Pat Pacious, president and CEO said during Choice’s second-quarter earnings call that the company has room to grow in the upscale extended-stay and upper-upscale segments in the U.S. On the international front, Pacious said there’s “a lot of potential opportunities.”
“We’re always looking for [mergers and acquisitions] that fit the two litmus tests that we talked about: improving the [return on investment] for the owners and growing the brands for the shareholders,” he said. “As we look forward, there’s still some white space in our portfolio.”
Choice broke quarterly records for total revenue and adjusted earnings before interest, taxes, depreciation and amortization in the second quarter of 2023. Pacious said this is due in part to the continuing integration of the Radisson America’s portfolio and the company’s conversion capabilities. Pacious said Choice has completed some key Radisson integration milestones, including onboarding the Radisson Americas hotels onto its reservations delivery engine and integrating the loyalty programs.

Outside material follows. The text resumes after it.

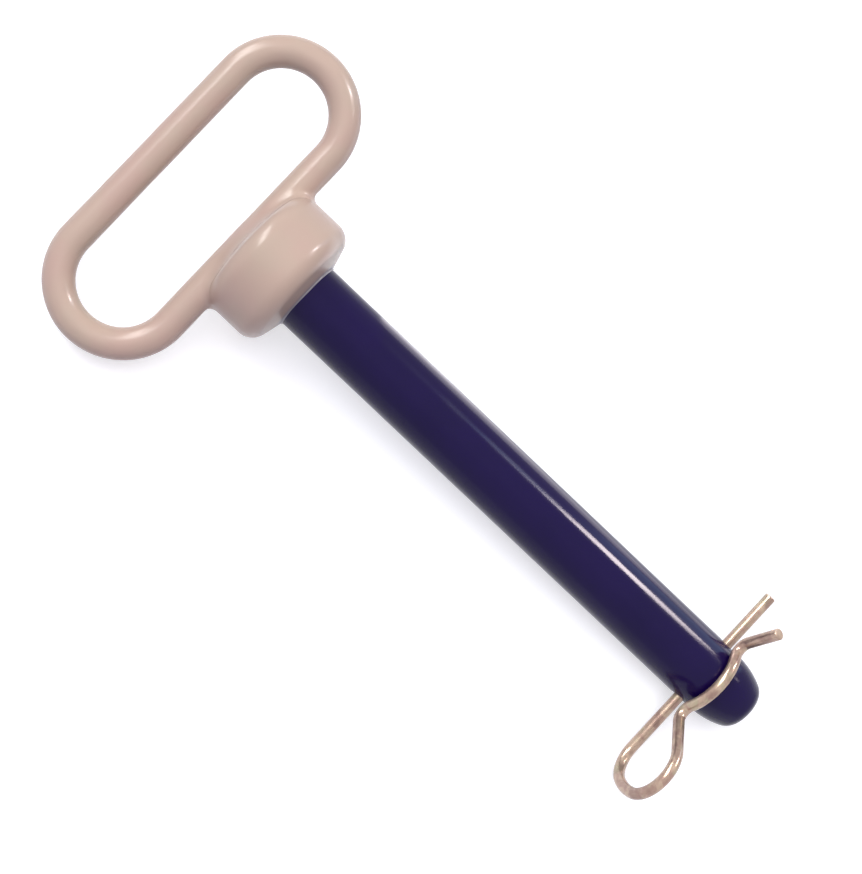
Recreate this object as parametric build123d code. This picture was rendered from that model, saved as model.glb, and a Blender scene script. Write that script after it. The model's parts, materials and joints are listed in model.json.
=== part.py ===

Choice achieved $80 million in annual recurring synergies due to the company’s integration of Radisson properties. Pacious said Radisson Americas’ adjusted earnings before interest, taxes, depreciation and amortization is projected to be more than $80 million next year.
“The speed with which we have integrated Radisson Americas is truly remarkable, and our ability to rapidly drive synergies and quickly integrate brands is key to our long-term success,” he said. “As a result of our speed of execution, our guests and franchisees across the entire portfolio of brands are already reaping substantial benefits from the integration.”
Choice’s upscale, extended-stay and midscale segments grew 10 per cent in hotels and 11.7 per cent in rooms since the end of the second quarter of 2022. The company’s domestic hotels and rooms increased 6.9 per cent and 8.8 per cent, respectively, over the past year, and its international hotels and rooms increased 9 per cent and 11.8 per cent, respectively, over the same time frame.
The company’s pipeline is also growing both domestically and internationally. Dom Dragisich, chief financial officer said the company’s domestic pipeline grew 9 per cent year over year in the second quarter, while its international pipeline grew 29 per cent. Pacious said international revenue per available room exceeded expectations in the second quarter, up 16 per cent compared to 2019 levels.
Given the high cost of new builds in the current lending and interest rate environment, Pacious said Choice is “uniquely positioned to capitalize on” conversion opportunities in its platform. The company had a 28 per cent increase in its domestic rooms pipeline for conversion hotels, and it plans to open more than 60 conversion properties in the next three months.